Gold bounced back on Tuesday from multi-week lows touched in the previous session as mounting concerns of an economic slowdown exacerbated by a cut in the International Monetary Fund’s global growth forecast drove investors to the safety of bullion.
Spot gold was up 0.3 percent at $1,282.80 an ounce at 1323 GMT, recovering from a dip on Monday to its lowest since Dec. 28 at $1,276.31. U.S. gold futures were little changed at $1,282.
“Gold and safe-haven demand are in a stable relationship … There is a bit of risk-off sentiment,” said ABN AMRO analyst Georgette Boele, adding that weakness in European stock markets and lingering doubts surrounding the U.S.-China trade spat were supporting gold.
Pessimism about global growth weighed on equities after the IMF warned of a darkening outlook and China confirmed its slowest growth rate in nearly 30 years.
In its World Economic Outlook report, the IMF predicted that the global economy would grow at 3.5 percent in 2019 and 3.6 percent in 2020, down 0.2 and 0.1 percentage points respectively from last October’s forecasts.
Gold held its own against gains in the dollar, with the greenback also sought as a refuge by investors concerned by the global economic outlook.
The metal was buoyed, too, by limited buying on the dips, analysts said.
“What we have positive for gold is that there is a renewed investment demand, so the holdings of the physically pegged products continue to grow,” said Julius Baer analyst Carsten Menke.
Holdings of SPDR Gold, the largest gold-based exchange-traded fund, rose 1.5 percent on Friday to 809.76 tonnes.
Gold has risen more than 10 percent since touching 1-1/2-year lows in mid-August, mainly because of tumultuous stock markets and a softer dollar.
Adding to gold’s appeal, U.S. Federal Reserve officials have left little doubt that they want to stop raising interest rates, at least for a while.

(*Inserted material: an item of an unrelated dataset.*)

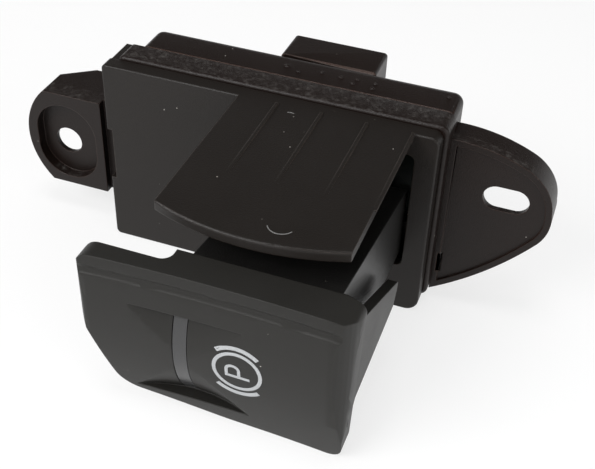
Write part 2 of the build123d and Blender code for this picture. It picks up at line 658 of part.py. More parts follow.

Higher interest rates tend to reduce appetite for non-yielding gold.
“On a 12-month horizon and then further out, we see more upside once the dollar starts to weaken, as more investment demand comes back into the market, especially after we get clear evidence that the global economy is slowing,” Menke added.
On the technical front, “gold remains in a bullish channel on the daily charts”, FXTM research analyst Lukman Otunuga said in a note. “An intraday breakout above $1,286 is likely to open a path towards $1,295 and $1,300.”
Spot palladium, which hit a record high of $1,434.50 last week on a sustained deficit and rising demand, slipped 1.2 percent to $1,345. It earlier touched $1,331, its lowest since Jan. 16.
Silver rose 0.6 percent to $15.31 an ounce while platinum advanced by 0.8 percent to $797 after touching its lowest since Jan. 2 at $784.